## What you have to do
Please quote exactly the lines below from the line containing "for name, shape" to the line containing "obj.data.transform(obj.matrix_world)", both lines included, and nothing else.

========================

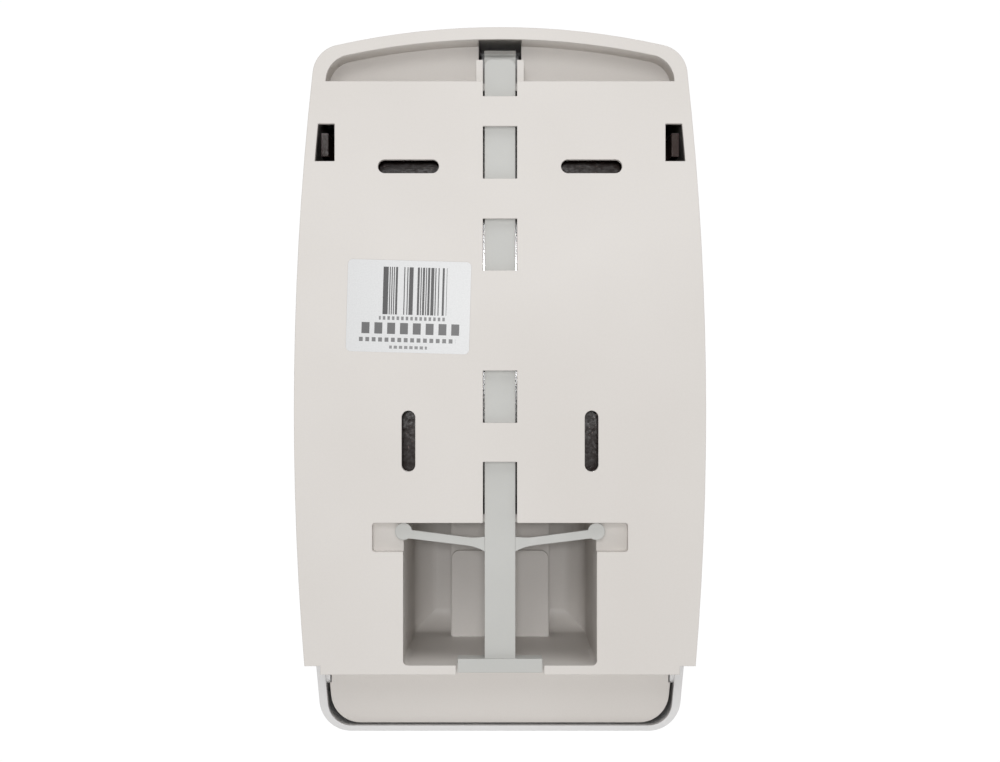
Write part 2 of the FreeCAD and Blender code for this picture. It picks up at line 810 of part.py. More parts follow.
def pump_body():
    """The pump's cylinder with its inlet tube above and its outlet tube below."""
    body = rod_y(pump_outer_r, pump_back_y, pump_front_y, 0, pump_z)
    flange_top = neck_low_z - gasket_t
    body = body.fuse(rod_z(inlet_tube_r, pump_z, flange_top, 0, pump_y))
    body = body.fuse(rod_z(neck_outer_r, flange_top - flange_t, flange_top, 0, pump_y))
    body = body.fuse(rod_z(neck_bore_r - spigot_gap, flange_top, spigot_top_z, 0, pump_y))
    body = body.fuse(rod_z(outlet_tube_r, pump_z, outlet_tube_low_z, 0, pump_y))
    body = body.cut(rod_y(pump_bore_r, pump_back_y - pump_end_wall, pump_front_y, 0, pump_z))
    body = body.cut(rod_z(port_r, pump_z, ball_room_low_z, 0, pump_y))
    body = body.cut(rod_z(ball_room_r, ball_room_low_z, ball_room_top_z, 0, pump_y))
    body = body.cut(rod_z(spigot_bore_r, ball_room_top_z, spigot_top_z, 0, pump_y))
    body = body.cut(rod_z(port_r, outlet_tube_low_z, pump_z, 0, pump_y))
    return body.removeSplitter()


def ring_z(outer, inner, z0, z1):
    return rod_z(outer, z0, z1, 0, pump_y).cut(rod_z(inner, z0, z1, 0, pump_y))


def inlet_gasket():
    """A flat ring between the tank's neck and the pump's flange."""
    return ring_z(neck_outer_r, neck_bore_r, neck_low_z - gasket_t, neck_low_z)


def fluted(nut, along_z):
    """Grip flutes round a nut."""
    for k in range(flute_count):
        angle = 2 * math.pi * k / flute_count
        if along_z:
            r = collar_outer_r + flute_r / 2
            x, y = r * math.cos(angle), pump_y + r * math.sin(angle)
            nut = nut.cut(rod_z(flute_r, neck_low_z - flute_drop, collar_top_z, x, y))
        else:
            r = cap_outer_r + flute_r / 2
            x, z = r * math.cos(angle), pump_z + r * math.sin(angle)
            nut = nut.cut(rod_y(flute_r, cap_back_y, cap_front_y() + flute_end_gap, x, z))
    return nut


def inlet_collar():
    """The union nut that hangs the pump on the tank's neck."""
    flange_low = neck_low_z - gasket_t - flange_t
    nut = ring_z(collar_outer_r, neck_outer_r + collar_thread_gap, flange_low, collar_top_z)
    lip = ring_z(collar_outer_r, inlet_tube_r + spigot_gap, flange_low - collar_lip_t, flange_low)
    return fluted(nut.fuse(lip).removeSplitter(), True)


def cap_front_y():
    """The front face of the pump's cap."""
    return pump_front_y - cap_seal_t - cap_front_t


def pump_cap():
    """The cap nut that closes the cylinder round the plunger's stem."""
    cap = rod_y(cap_outer_r, cap_back_y, cap_front_y(), 0, pump_z)
    thread_r = pump_outer_r + cap_thread_gap
    cap = cap.cut(rod_y(thread_r, cap_back_y, pump_front_y - cap_seal_t, 0, pump_z))
    cap = cap.cut(rod_y(stem_r + stem_hole_gap, cap_back_y, cap_front_y(), 0, pump_z))
    return fluted(cap, False)


def cap_seal():
    """A thin ring between the cap and the cylinder."""
    ring = rod_y(pump_outer_r, pump_front_y, pump_front_y - cap_seal_t, 0, pump_z)
    return ring.cut(rod_y(pump_bore_r, pump_front_y, pump_front_y - cap_seal_t, 0, pump_z))


def seal_groove_y():
    """The back end of the groove round the piston's head."""
    return piston_rim_y - (piston_head_t - seal_width) / 2


def pump_plunger():
    """The piston's head, with a groove for its seal, and the hollow stem in one piece."""
    head_r = pump_bore_r - piston_gap
    plunger = rod_y(head_r, piston_rim_y, piston_rim_y - piston_head_t, 0, pump_z)
    stem = rod_y(stem_r, piston_rim_y, stem_front_y, 0, pump_z)
    front = [e for e in stem.Edges if e.BoundBox.YMax < stem_front_y + slack]
    plunger = plunger.fuse(stem.makeFillet(stem_edge_r, front))
    plunger = plunger.cut(rod_y(stem_bore_r, piston_rim_y, stem_front_y + stem_front_wall, 0, pump_z))
    back = seal_groove_y()
    groove = rod_y(pump_bore_r, back, back - seal_width, 0, pump_z)
    groove = groove.cut(rod_y(head_r - seal_depth, back, back - seal_width, 0, pump_z))
    return plunger.cut(groove).removeSplitter()


def piston_seal():
    """The rubber ring in the piston's groove, running in the cylinder."""
    back = seal_groove_y()
    ring = rod_y(pump_bore_r - seal_gap, back, back - seal_width, 0, pump_z)
    groove_r = pump_bore_r - piston_gap - seal_depth
    return ring.cut(rod_y(groove_r, back, back - seal_width, 0, pump_z))


def plunger_spring():
    """A coil spring between the cylinder's end wall and the inside of the stem."""
    back = pump_back_y - pump_end_wall - coil_wire_r - coil_end_gap
    front = stem_front_y + stem_front_wall + coil_wire_r + coil_end_gap
    height = back - front
    helix = Part.makeHelix(height / coil_turns, height, coil_r)
    section = Part.Wire(Part.makeCircle(coil_wire_r, Vector(coil_r, 0, 0), BACK))
    coil = Part.Wire(helix.Edges).makePipeShell([section], True, True)
    coil.rotate(Vector(0, 0, 0), EAST, 90)
    coil.translate(Vector(0, back, pump_z))
    return coil


def inlet_ball():
    """The check ball, resting on the rim of the port below it."""
    rest = math.sqrt(ball_r**2 - port_r**2)
    return Part.makeSphere(ball_r, Vector(0, pump_y, ball_room_low_z + rest + ball_play))


def outlet_valve():
    """A rubber duckbill under the outlet tube."""
    top = outlet_tube_low_z
    flange = rod_z(outlet_tube_r, top - valve_flange_t, top, 0, pump_y)
    bill_top = top - valve_flange_t
    bill = rod_z(valve_bill_r, bill_top - valve_length, bill_top, 0, pump_y)
    r, tip = valve_bill_r, bill_top - valve_length
    for side in (-1, 1):
        points = [
            Vector(-r, pump_y + side * r, bill_top - valve_length / 3),
            Vector(-r, pump_y + side * r, tip),
            Vector(-r, pump_y + side * valve_slit_half, tip),
        ]
        wedge = Part.Face(Part.makePolygon(points + points[:1])).extrude(EAST * (2 * r))
        bill = bill.cut(wedge)
    return flange.fuse(bill).removeSplitter()


def soap_nozzle():
    """The sleeve on the outlet tube that narrows to the tip."""
    bore_r = outlet_tube_r + nozzle_sleeve_gap
    outer_r = bore_r + nozzle_sleeve_t
    sleeve = rod_z(outer_r, nozzle_shoulder_z, nozzle_sleeve_top_z, 0, pump_y)
    height = nozzle_shoulder_z - nozzle_tip_z
    cone = Part.makeCone(nozzle_tip_r, outer_r, height, Vector(0, pump_y, nozzle_tip_z), UP)
    nozzle = sleeve.fuse(cone)
    seat_z = outlet_tube_low_z - valve_flange_t
    nozzle = nozzle.cut(rod_z(bore_r, seat_z, nozzle_sleeve_top_z, 0, pump_y))
    room_r, room_low = nozzle_bore_r + valve_side_room, seat_z - valve_length - valve_end_room
    nozzle = nozzle.cut(rod_z(room_r, room_low, seat_z, 0, pump_y))
    return nozzle.cut(rod_z(nozzle_bore_r, nozzle_tip_z, seat_z, 0, pump_y)).removeSplitter()


def release_slider():
    """The long strip with the hook at its head and the foot that is pushed up to open the cover."""
    low = foot_low_z + overlap
    strip = box(-strip_half, strip_half, strip_back_y, strip_front_y, low, slider_top_z)
    strip = strip.makeFillet(strip_t, edges_along(strip, BACK, lambda p: p.z > 0))
    face, top, under = strip_front_y, hook_top_z, hook_under_z
    beak_back = cover_back_y - lip_t / 2 - lip_gap
    beak_front = beak_back - beak_t
    profile = [
        (face + hook_sink, under - hook_root_drop),
        (face - hook_shoulder_depth, under - hook_shoulder_drop),
        (face - hook_neck_depth, under),
        (beak_back, under),
        (beak_back, beak_tip_z),
        (beak_front, beak_tip_z + beak_slope),
        (beak_front, top - hook_chamfer),
        (beak_front + hook_chamfer, top),
        (face - hook_crown_depth, top),
        (face + hook_back_sink, top - hook_back_drop),
        (face - hook_groove_depth, top - hook_groove_drop),
        (face - hook_groove_depth, slider_top_z - hook_groove_low_drop),
        (face + hook_sink, slider_top_z - hook_foot_drop),
    ]
    points = [Vector(-hook_half, y, z) for y, z in profile]
    hook = Part.Face(Part.makePolygon(points + points[:1])).extrude(EAST * (2 * hook_half))
    half, ledge_low = foot_half, foot_top_z - foot_ledge_t
    foot = box(-half, half, foot_back_y, strip_front_y, foot_low_z, foot_top_z)
    ledge = box(-half, half, foot_back_y, -foot_ledge_depth, ledge_low, foot_top_z)
    return strip.fuse(hook).fuse(foot).fuse(ledge).removeSplitter()


def release_spring():
    """Two springy arms from the strip to the ear pockets; they bend as the slider rises."""
    tip_z = bay_top_z - arm_rest_gap - arm_tip_r
    tip = rod_y(arm_tip_r, strip_back_y, strip_front_y, arm_tip_x, tip_z)
    outer_top = tip_z + arm_tip_rise
    elbow_low = arm_elbow_z - arm_t
    outline = [
        (strip_half, arm_elbow_z + arm_elbow_rise),
        (arm_elbow_x - arm_elbow_back, arm_elbow_z),
        (arm_tip_x - arm_tip_back, outer_top + arm_tip_lift),
        (arm_tip_x - arm_tip_under, outer_top - arm_t),
        (arm_elbow_x, elbow_low),
        (arm_elbow_x - arm_elbow_under, elbow_low - arm_elbow_drop),
        (strip_half, arm_root_z),
    ]
    points = [Vector(x, strip_back_y, z) for x, z in outline]
    arm = Part.Face(Part.makePolygon(points + points[:1])).extrude(BACK * -strip_t)
    arm = arm.fuse(tip).removeSplitter()
    return Part.makeCompound([arm, mirrored(arm)])


def main():
    os.makedirs("parts", exist_ok=True)
    outside = cover_form(0, 0, 0, 0)
    inside = cover_form(cover_side_wall, cover_top_wall, cover_base_wall, cover_front_wall)
    pin = hinge_pin()
    half_wall = cover_base_wall / 2
    inside_wall = cover_form(half_wall, half_wall, half_wall, half_wall)
    nodes = {
        "rear_housing": rear_housing(),
        "hinge_pin_left": pin,
        "hinge_pin_right": mirrored(pin),
        "front_cover": front_cover(outside, inside, inside_wall),
        "level_window": level_window(),
        "push_lever": push_lever(outside, inside_wall),
        "lever_rod": lever_rod(),
        "soap_tank": soap_tank(),
        "tank_lid": tank_lid(),
        "lid_seal": lid_seal(),
        "pump_body": pump_body(),
        "pump_cap": pump_cap(),
        "cap_seal": cap_seal(),
        "inlet_gasket": inlet_gasket(),
        "inlet_collar": inlet_collar(),
        "inlet_ball": inlet_ball(),
        "pump_plunger": pump_plunger(),
        "piston_seal": piston_seal(),
        "plunger_spring": plunger_spring(),
        "outlet_valve": outlet_valve(),
        "soap_nozzle": soap_nozzle(),
        "release_slider": release_slider(),
        "release_spring": release_spring(),
        "back_label": label_block(label_t),
    }
    for name, shape in nodes.items():
        sound = shape.isValid()
        print(name, "solids", len(shape.Solids), "volume", round(shape.Volume, 1), "valid", sound)
        shape.exportStep("parts/" + name + ".step")


main()
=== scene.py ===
import math

import bpy
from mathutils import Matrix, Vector


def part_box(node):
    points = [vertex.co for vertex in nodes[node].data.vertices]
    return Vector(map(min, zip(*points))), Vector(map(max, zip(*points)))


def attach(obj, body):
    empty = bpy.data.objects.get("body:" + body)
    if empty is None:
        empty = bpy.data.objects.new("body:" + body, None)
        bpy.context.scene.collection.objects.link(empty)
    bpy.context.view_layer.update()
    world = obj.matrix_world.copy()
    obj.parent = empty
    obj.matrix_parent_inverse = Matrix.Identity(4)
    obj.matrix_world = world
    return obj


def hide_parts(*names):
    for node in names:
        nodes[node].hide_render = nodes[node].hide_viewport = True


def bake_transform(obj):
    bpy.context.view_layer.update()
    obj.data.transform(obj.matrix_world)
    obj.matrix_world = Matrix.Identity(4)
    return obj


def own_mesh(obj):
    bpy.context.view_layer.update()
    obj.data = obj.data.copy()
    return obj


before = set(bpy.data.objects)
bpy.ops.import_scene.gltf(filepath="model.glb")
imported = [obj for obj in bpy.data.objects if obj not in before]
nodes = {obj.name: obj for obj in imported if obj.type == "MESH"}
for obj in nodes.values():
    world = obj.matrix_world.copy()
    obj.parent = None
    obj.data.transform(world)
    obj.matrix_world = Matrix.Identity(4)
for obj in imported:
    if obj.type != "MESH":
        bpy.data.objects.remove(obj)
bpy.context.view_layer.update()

mm = 0.001
print("frame loaded:", len(nodes), "nodes")


class Link:
    # a node's output socket that takes part in arithmetic
    def __init__(self, nodeTree, socket):
        self.nodeTree = nodeTree
        self.socket = socket

    def calc(self, operation, *values):
        return self.nodeTree.node("ShaderNodeMath", {"operation": operation}, dict(enumerate(values)))

    def alone(self, operation):
        return self.calc(operation, self)

    def __add__(self, other):
        return self.calc("ADD", self, other)

    def __radd__(self, other):
        return self.calc("ADD", other, self)

    def __sub__(self, other):
        return self.calc("SUBTRACT", self, other)

    def __rsub__(self, other):
        return self.calc("SUBTRACT", other, self)

    def __mul__(self, other):
        return self.calc("MULTIPLY", self, other)

    def __rmul__(self, other):
        return self.calc("MULTIPLY", other, self)

    def __gt__(self, other):
        return self.calc("GREATER_THAN", self, other)

    def __lt__(self, other):
        return self.calc("LESS_THAN", self, other)


class NodeTree:
    # the nodes of a material or of the world, each made by one method
    def __init__(self, tree):
        self.tree = tree

    def node(self, kind, settings, sockets, output=0):
        made = self.tree.nodes.new(kind)
        for key, value in settings.items():
            setattr(made, key, value)
        for key, value in sockets.items():
            if isinstance(value, Link):
                self.tree.links.new(value.socket, made.inputs[key])
            else:
                made.inputs[key].default_value = value
        return Link(self, made.outputs[output])

    def end(self, link, nodeName):
        self.tree.links.new(link.socket, self.tree.nodes[nodeName].inputs["Surface"])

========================

## Finished task
    for name, shape in nodes.items():
        sound = shape.isValid()
        print(name, "solids", len(shape.Solids), "volume", round(shape.Volume, 1), "valid", sound)
        shape.exportStep("parts/" + name + ".step")


main()
=== scene.py ===
import math

import bpy
from mathutils import Matrix, Vector


def part_box(node):
    points = [vertex.co for vertex in nodes[node].data.vertices]
    return Vector(map(min, zip(*points))), Vector(map(max, zip(*points)))


def attach(obj, body):
    empty = bpy.data.objects.get("body:" + body)
    if empty is None:
        empty = bpy.data.objects.new("body:" + body, None)
        bpy.context.scene.collection.objects.link(empty)
    bpy.context.view_layer.update()
    world = obj.matrix_world.copy()
    obj.parent = empty
    obj.matrix_parent_inverse = Matrix.Identity(4)
    obj.matrix_world = world
    return obj


def hide_parts(*names):
    for node in names:
        nodes[node].hide_render = nodes[node].hide_viewport = True


def bake_transform(obj):
    bpy.context.view_layer.update()
    obj.data.transform(obj.matrix_world)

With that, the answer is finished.